Concretely demonstrating how security has improved year over year will improve team morale, protect security resourcing and autonomy, help leadership see security as a concrete, tractable problem rather than an infinite and nebulous one, and help the person pushing the security envelope stay sane. Also, if that year-over-year picture isn't a solid improvement in maturity, it's better to know that so you can triage the problem. Whether it's a lack of support, lack of training or something else, find a way to do better. No security is perfect. Strive to do better than your past self.
A Final Note on Forensics
Readers may note that, apart from assuming that some data about the nature of an incident is available, this article didn't talk about doing forensics. The truth is that digital forensics is expensive and requires specialized skills. It's also useless in an organization that doesn't know how to use the resulting information.

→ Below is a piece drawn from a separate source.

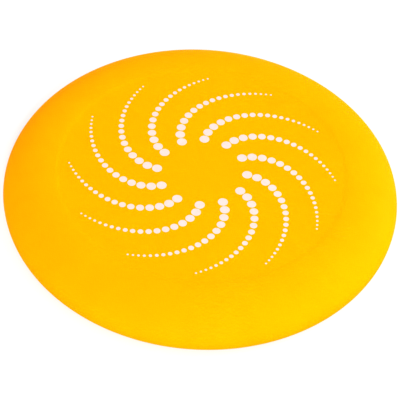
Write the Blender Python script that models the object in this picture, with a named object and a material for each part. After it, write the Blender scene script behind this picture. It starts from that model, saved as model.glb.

Master postmortem analysis based on whatever information you have available, and you will soon know when you need more information, and when digital forensics techniques make sense for your budget and the incident at hand.
Don't get blindsided by the shiny sound of forensic techniques before you know whether more rudimentary analysis will get you where you need to go. My life-critical technology projects will engage in digital forensics when it's called for; a $30k/year nonprofit project never will. I have yet other projects that may not have forensic resources themselves, but may cooperate with CERTs or ISACs as appropriate to help understand threats that are relevant to more than one organization.
Remember, the goal of a postmortem is to improve your defenses, not to answer every question. Real life is not a Sherlock Holmes novel. You don't always get a neat resolution with all loose ends neatly tied up. In fact, that almost never happens.